Habertürk yazarı Fatih Altaylı, sığınmacılarla ilgili düşüncelerini “Beka sorunu olduğunu bir gün herkes anlayacak lakin çok geç olacak” gibi başlıklarla köşesine taşıyarak, Beyoğlu ile İstiklal Caddesi’ndeki Arap yoğunluğuna ve buralardaki işletmelerin Araplaştığını öne sürüyordu.
Nagehan Alçı ise Altaylı’nın bu ifadelerine köşesinden itirazda bulunmuş ve “Sevgili Altaylı buraları bir ‘Arap Diyarı’ gibi resmetmiş. Bu tasvir gerçeği yansıtmıyor” demişti.
Alçı “Ben her gün dolaştığım Beyoğlu’nun sokaklarında Altaylı’nın bahsettiği Suriyeli çetelere hiç rastlamadım lakin Suriyelilerin açtığı nefis falafel, humus, tabule yapan restoran ve büfeleri biliyorum.’ diyerek ‘Kozmopolit bir dünya şehri olmak böyle bir şey” ifadelerini kullanmıştı.
ALÇI’YA ‘BOŞNAK’ GÖNDERMESİ
Altaylı, bugünkü ‘Monopolit’ başlıklı köşe yazısında Alçı’nın eşi Rasim Ozan Kütahyalı’nın infial yaratan “Kusturmalı Boşnak saksosu” ifadesine gönderme yaptı.
Altaylı yazısında “Alçı’ya göre ben abartıyorum, biz abartıyoruz.

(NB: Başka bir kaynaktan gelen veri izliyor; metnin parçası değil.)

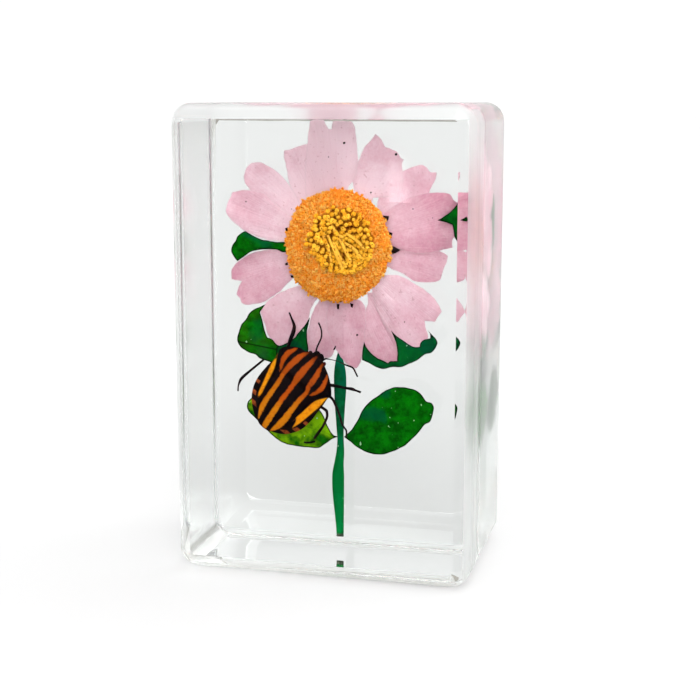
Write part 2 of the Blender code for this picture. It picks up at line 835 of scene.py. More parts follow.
@dataclass(frozen=True)
class PetalFinish:
    """Pink, thin and papery, with veins along the petal and greyer dried patches."""

    pale: Colour = (0.865, 0.693, 0.748)
    pink: Colour = (0.64, 0.325, 0.415)
    dried: Colour = (0.70, 0.62, 0.64)
    fleck: Colour = (0.55, 0.33, 0.37)
    thinness: float = 0.5
    roughness: float = 0.75
    vein_stretch: Spot = (60.0, 0.02)
    vein_flush: Fade = (0.55, 0.75, 0.0, 0.22)
    tip_flush: Fade = (55.0, 112.0, 0.0, 0.3)
    rim_dryness: Fade = (0.1, 1.2, 0.4, 0.0)
    patches: Mottle = Mottle(260.0, (0.35, 0.65, -0.13, 0.15))
    blotches: Mottle = Mottle(850.0, (0.34, 0.66, -0.07, 0.09), 3.0, 0.65)
    mealiness: Mottle = Mottle(3200.0, (0.34, 0.68, -0.08, 0.10), 2.0, 0.7)
    dryness: Mottle = Mottle(420.0, (0.56, 0.72, 0.0, 0.12), 4.0, 0.6)
    flecks: Mottle = Mottle(2600.0, (0.66, 0.74, 0.0, 0.55), 1.0, 0.6)

    def build(self) -> Material:
        """Make the material.

        Returns:
            The material.
        """
        graph = NodeGraph("pink_petal")
        turn, reach = graph.grain()
        wide, long = self.vein_stretch
        stretched = graph.joined(graph.product(turn, wide), graph.product(reach, long))
        veins = graph.noise(1.0, 4.0, 0.6, stretched)
        share = graph.chained(
            "ADD",
            graph.mottle(self.patches),
            graph.attribute("tint"),
            graph.mottle(self.blotches),
            graph.ramp(reach, *self.tip_flush),
            graph.mottle(self.mealiness),
        )
        colour = graph.blend(self.pale, self.pink, share)
        colour = graph.blend(colour, self.pink, graph.ramp(veins, *self.vein_flush))
        colour = graph.blend(colour, self.dried, graph.mottle(self.dryness))
        colour = graph.blend(colour, self.fleck, graph.mottle(self.flecks))
        colour = graph.blend(colour, self.dried, graph.ramp(graph.attribute("rim"), *self.rim_dryness))
        normal = graph.bump(veins, 0.5, 0.2 * MM)
        return graph.finish(graph.papery(colour, self.roughness, normal, self.thinness))


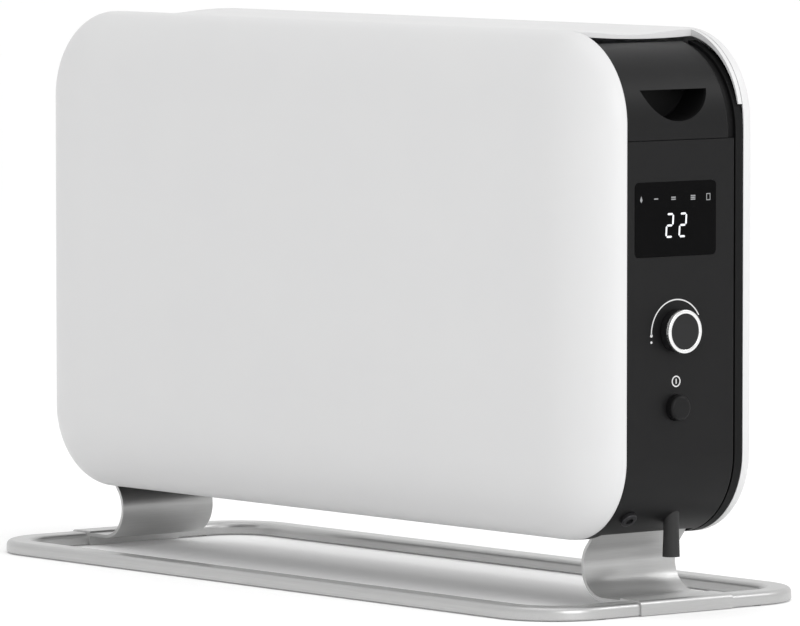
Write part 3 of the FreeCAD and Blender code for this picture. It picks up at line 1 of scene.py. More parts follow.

Biz yalan söylüyoruz, o doğru.Fakat ilginçtir. Aynı hanımefendi, bundan birkaç sene öncesine kadar bizim “Bunların amacı başka, bunlar tehlikeli, inanç özgürlüğü başka devlette örgütlenmek, yapılanmak başka” diyerek tehlikeye dikkat çektiğimiz zamanlarda Fetullah Gülen ve Cemaatine övgüler düzüyor, bizi yalan söylemekle, bizi abartmakla suçluyorlardı. Yani tehlikeyi öngörmekte kimin daha yetkin, kimin ise sınıfta kaldığı malum. Bu yüzden yarın öbür gün herkesten çok Suriyeli ve göçmen düşmanı olurlarsa hiç şaşırmayın” dedi.
Altaylı şu ifadeleri kullandı: “Ne de olsa “aldatılanların” güçlü olduğu bir ülke burası. Bu arada beni yemeğe de davet etmiş Nagehan Hanım. Böyle bir daveti geri çevirmek çok ayıba girer. Odakule’nin hemen yanında, Kallavi sokakta, hala felafelci olmadıysa Fıccın diye şahane bir Lokanta vardır. Oraya gideriz. Merak etmesin, Boşnak Lokantası değil, Çerkes lokantasıdır.”
ENVER AYSEVER’DEN TEPKİ: CİNSİYETÇİ, İĞRENÇ BİR DİL!
TELE1 programcısı Enver Aysever de sosyal medya hesabından Altaylı’nın yazısına tepki göstererek şunları kaydetti: “Nagehan’la hiçbir ortak noktamız yok. Yıllarca çok sert tartıştık. Ağır cümleler kuruldu. Bu kadar kepazeliğe sessiz kalamam. Düşmana bile davranmanın hukuku vardır. Habertürk ve toplum sessiz kalırsa, yarın kimse başına gelince şikayet edemez. Cinsiyetçi, iğrenç bir dil!”